Даже у графа Протасова прорывались иногда вредные несообразности. Для примера прилагаю при сем мою записку от 10 июня, под № 22. Двух простых строптивых иеромонахов вытребовали по Высочайшему повелению для увещания в Петербург. Это значило придать им вес и поощрить других к сопротивлению. Каждому захотелось бы похвастать своим упорством, сделать на чужие издержки приятное путешествие, посмотреть даром столицу. Самое командирование летом сего года, в западные губернии по Высочайшему повелению состоящего за Обер-прокурорским столом камергера Скрипицына было не безвредно. Командировка его имела прекрасную цель, именно, внушить благоразумие гражданским и Православным епархиальным начальствам.
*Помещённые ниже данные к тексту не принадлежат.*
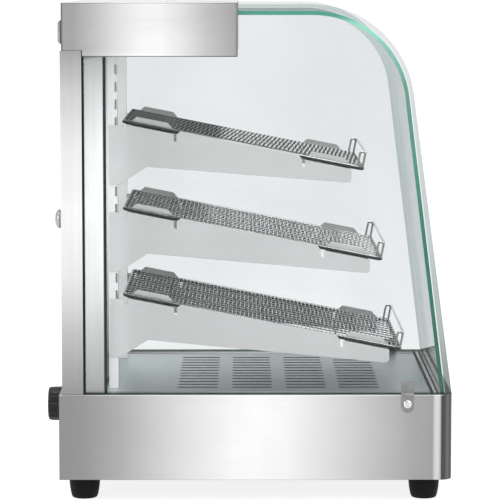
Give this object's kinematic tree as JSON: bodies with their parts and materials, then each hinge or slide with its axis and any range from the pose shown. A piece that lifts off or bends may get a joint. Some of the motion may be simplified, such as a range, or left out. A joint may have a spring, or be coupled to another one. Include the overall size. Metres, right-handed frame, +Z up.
{
  "type": "hot food display case",
  "caption": "Heated countertop display case with curved glass front, sloping wire racks, hinged rear glass door and steel base.",
  "frame": {"origin": "middle of the footprint on the worktop plane, under the feet, with the knob counted in the depth", "axes": "+Z up; -Y towards the customers (curved glass); +Y towards the operator (door and controls); +X towards the hinge side of the door"},
  "size_m": [0.3876, 0.502, 0.61],
  "materials": {
    "brushed_steel": "brushed stainless sheet",
    "satin_steel": "satin stainless sheet",
    "chrome": "bright plated wire and fittings",
    "black_rubber": "matt black rubber",
    "black_plastic": "moulded black plastic",
    "dark_display": "dark display window",
    "white_plastic": "moulded white plastic",
    "red_lens": "red pilot lens",
    "opal_glass": "opal lamp tube",
    "clear_glass": "clear tempered glass with polished green edge",
    "heater_steel": "oxidised heater sheath"
  },
  "bodies": {
    "case": {"base_shell": "brushed_steel", "base_rear_panel": "brushed_steel", "corner_post_left": "brushed_steel", "corner_post_right": "brushed_steel", "header_shell": "brushed_steel", "upright_left": "brushed_steel", "upright_right": "brushed_steel", "base_bottom_plate": "satin_steel", "floor_panel": "satin_steel", "header_tray": "satin_steel", "heater_rail_front": "satin_steel", "heater_rail_rear": "satin_steel", "thermostat_body": "satin_steel", "door_pivot_bottom": "satin_steel", "door_pivot_top": "satin_steel", "bracket_bottom_left": "satin_steel", "bracket_bottom_right": "satin_steel", "bracket_middle_left": "satin_steel", "bracket_middle_right": "satin_steel", "bracket_top_left": "satin_steel", "bracket_top_right": "satin_steel", "glass_clip_left": "chrome", "glass_clip_right": "chrome", "clip_screw_left": "chrome", "clip_screw_right": "chrome", "header_screw_left": "chrome", "header_screw_right": "chrome", "thermometer_bezel": "chrome", "foot_front_left": "black_rubber", "foot_front_right": "black_rubber", "foot_rear_left": "black_rubber", "foot_rear_right": "black_rubber", "pane_seal_left": "black_rubber", "pane_seal_right": "black_rubber", "power_switch_body": "black_plastic", "lamp_switch_body": "black_plastic", "mains_inlet": "black_plastic", "door_catch": "black_plastic", "thermometer_display": "dark_display", "terminal_block": "white_plastic", "lamp_holder_left": "white_plastic", "lamp_holder_right": "white_plastic", "pilot_lamp": "red_lens", "lamp_tube": "opal_glass", "side_glass_left": "clear_glass", "side_glass_right": "clear_glass", "front_glass": "clear_glass", "heater_left": "heater_steel", "heater_right": "heater_steel"},
    "door": {"door_glass": "clear_glass", "door_shoe_bottom": "chrome", "door_shoe_top": "chrome", "door_pull": "chrome"},
    "thermostat_dial": {"thermostat_knob": "black_plastic", "thermostat_shaft": "satin_steel"},
    "power_key": {"power_rocker": "black_plastic"},
    "lamp_key": {"lamp_rocker": "black_plastic"},
    "top_rack": {"rack_top": "chrome"},
    "middle_rack": {"rack_middle": "chrome"},
    "bottom_rack": {"rack_bottom": "chrome"}
  },
  "joints": [
    {"name": "door_hinge", "type": "hinge", "parent": "case", "child": "door", "pos_m": [0.157, 0.2248, 0.341], "axis": [0, 0, -1], "range_deg": [0, 120]},
    {"name": "thermostat_turn", "type": "hinge", "parent": "case", "child": "thermostat_dial", "pos_m": [-0.06, 0.229, 0.1005], "axis": [0, -1, 0], "range_deg": [0, 270]},
    {"name": "power_rock", "type": "hinge", "parent": "case", "child": "power_key", "pos_m": [0.01, 0.2275, 0.1005], "axis": [-1, 0, 0], "range_deg": [0, 20]},
    {"name": "lamp_rock", "type": "hinge", "parent": "case", "child": "lamp_key", "pos_m": [0.045, 0.2275, 0.1005], "axis": [-1, 0, 0], "range_deg": [0, 20]},
    {"name": "top_rack_lift", "type": "slide", "parent": "case", "child": "top_rack", "axis": [0, 0, 1], "range_m": [0, 0.014]},
    {"name": "middle_rack_lift", "type": "slide", "parent": "case", "child": "middle_rack", "axis": [0, 0, 1], "range_m": [0, 0.014]},
    {"name": "bottom_rack_lift", "type": "slide", "parent": "case", "child": "bottom_rack", "axis": [0, 0, 1], "range_m": [0, 0.014]}
  ]
}
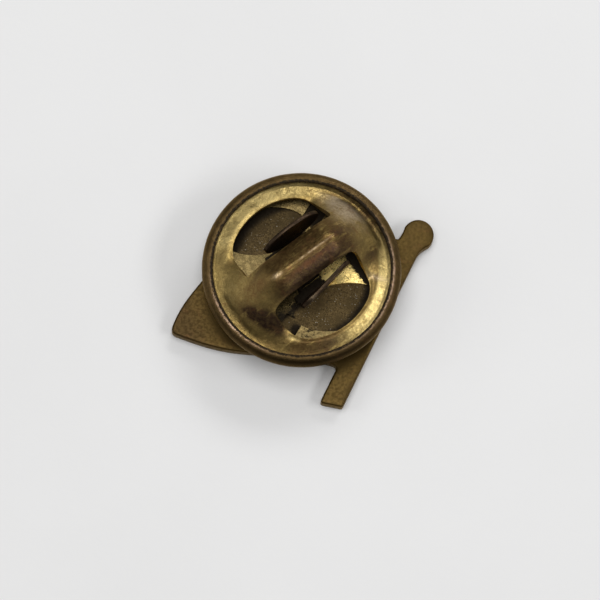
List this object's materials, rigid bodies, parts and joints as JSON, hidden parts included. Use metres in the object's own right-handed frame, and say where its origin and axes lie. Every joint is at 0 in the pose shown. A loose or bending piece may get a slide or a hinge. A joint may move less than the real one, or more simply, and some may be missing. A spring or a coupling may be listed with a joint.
{
  "type": "enamel lapel pin with butterfly clutch",
  "caption": "Struck metal flag-on-a-pole lapel pin with enamel bands on its front and a round butterfly clutch on its post.",
  "frame": {"origin": "on the post's axis, in the plane of the pin's front face, on which the pin lies face down", "axes": "+Z from the front face along the post toward the clutch's bridge; +X along the flag's long edges toward the pole; +Y up the flag toward the pole's ball"},
  "size_m": [0.0138, 0.0127, 0.0057],
  "materials": {
    "struck_brass": "satin, olive-brown tarnish",
    "teal_enamel": "glossy vitreous enamel",
    "cream_enamel": "glossy vitreous enamel",
    "maroon_enamel": "glossy vitreous enamel",
    "post_brass": "turned, dull",
    "solder": "dull silver solder",
    "rim_brass": "dark olive patina, worn pinkish crest",
    "spring_brass": "bright, pitted",
    "cap_brass": "yellow-olive, mottled with reddish-brown stains",
    "jaw_brass": "grey-brown tarnish, bright worn edges"
  },
  "bodies": {
    "pin": {"flag_plate": "struck_brass", "enamel_upper": "teal_enamel", "enamel_middle": "cream_enamel", "enamel_lower": "maroon_enamel", "post": "post_brass", "solder_fillet": "solder"},
    "clutch": {"clutch_base": "rim_brass", "clutch_spring": "spring_brass", "clutch_cap": "cap_brass"},
    "left_jaw": {"jaw_left": "jaw_brass"},
    "right_jaw": {"jaw_right": "jaw_brass"}
  },
  "joints": [
    {"name": "clutch_slide", "type": "slide", "parent": "pin", "child": "clutch", "axis": [0, 0, 1], "range_m": [0, 0.004]},
    {"name": "left_wing_press", "type": "slide", "parent": "clutch", "child": "left_jaw", "axis": [0.7547, -0.6561, 0], "range_m": [0, 0.0004], "stiffness_N_per_m": 500},
    {"name": "right_wing_press", "type": "slide", "parent": "clutch", "child": "right_jaw", "axis": [-0.7547, 0.6561, 0], "range_m": [0, 0.0004], "stiffness_N_per_m": 500}
  ]
}
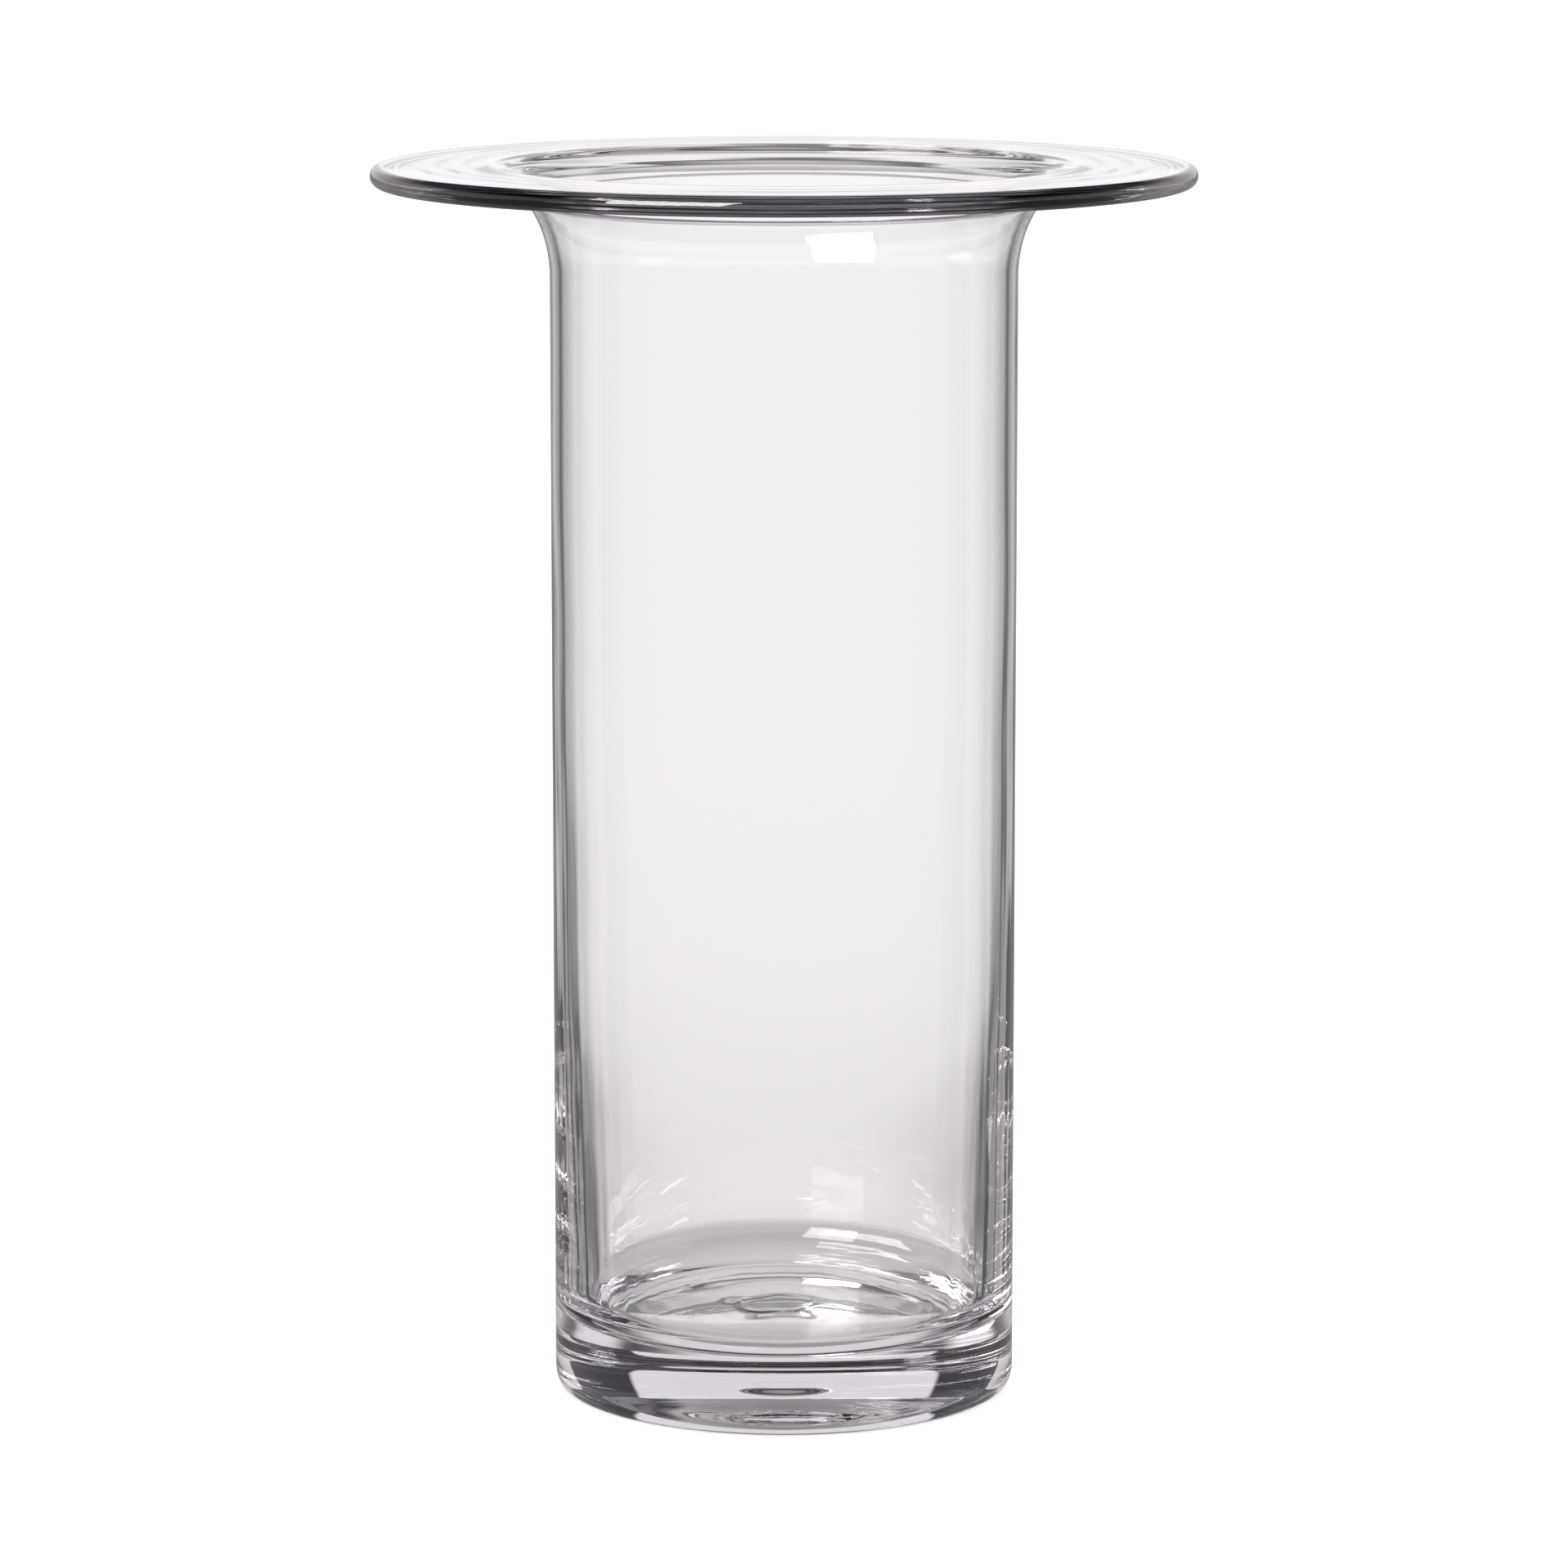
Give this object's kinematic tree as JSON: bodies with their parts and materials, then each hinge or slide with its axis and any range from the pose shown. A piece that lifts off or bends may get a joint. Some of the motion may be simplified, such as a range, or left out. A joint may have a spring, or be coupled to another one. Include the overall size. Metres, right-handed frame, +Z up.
{
  "type": "glass cylinder vase",
  "caption": "Clear blown-glass cylinder vase with a thick solid base and a wide level brim that spreads cut stems.",
  "frame": {"origin": "centre of the underside, on the plane that the vase stands on", "axes": "+Z up along the axis of the vase; X and Y are alike, because the vase is turned"},
  "size_m": [0.2, 0.2, 0.302],
  "materials": {
    "clear_glass": "clear blown glass, fire-polished, faintly wavy inside"
  },
  "bodies": {
    "root": {"base": "clear_glass", "heel": "clear_glass", "body": "clear_glass", "flare": "clear_glass", "brim": "clear_glass", "lip": "clear_glass"}
  },
  "joints": []
}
Но он сам не слишком был благоразумен, и выболтал слишком многое не только чиновникам, но и Латинским помещикам. Таким образом, направление Униатского дела, бывшее ещё у многих сомнительным, сделалось для всех ясным и угрожающим катастрофою. Сим объясняется возникшее с осени, после путешествия Скрипицына, решительное сопротивление Униатского духовенства по некоторым местностям Белорусской епархии.

Всё прописанное выше не могло меня не тревожить. Я настаивал неоднократно, чтобы положить конец этим волнениям и их неблагоприятным последствиям, решительным общим воссоединением Униатов. Наконец, в 1 день декабря 1838 года, подал я записку, прилагаемую при сем под № 23. В ней изложено живо настоящее положение дела, и способы порушить оное окончательно. При записке приложены: проект просьбы Униатского духовенства к Государю Императору и проект именного Высочайшего указа по сему делу. Прилагается при сем под № 24 и составленный мною в наступающем месяце проект акта, подписанного старшим Униатским духовенством, о присоединении Униатов к Православной Церкви.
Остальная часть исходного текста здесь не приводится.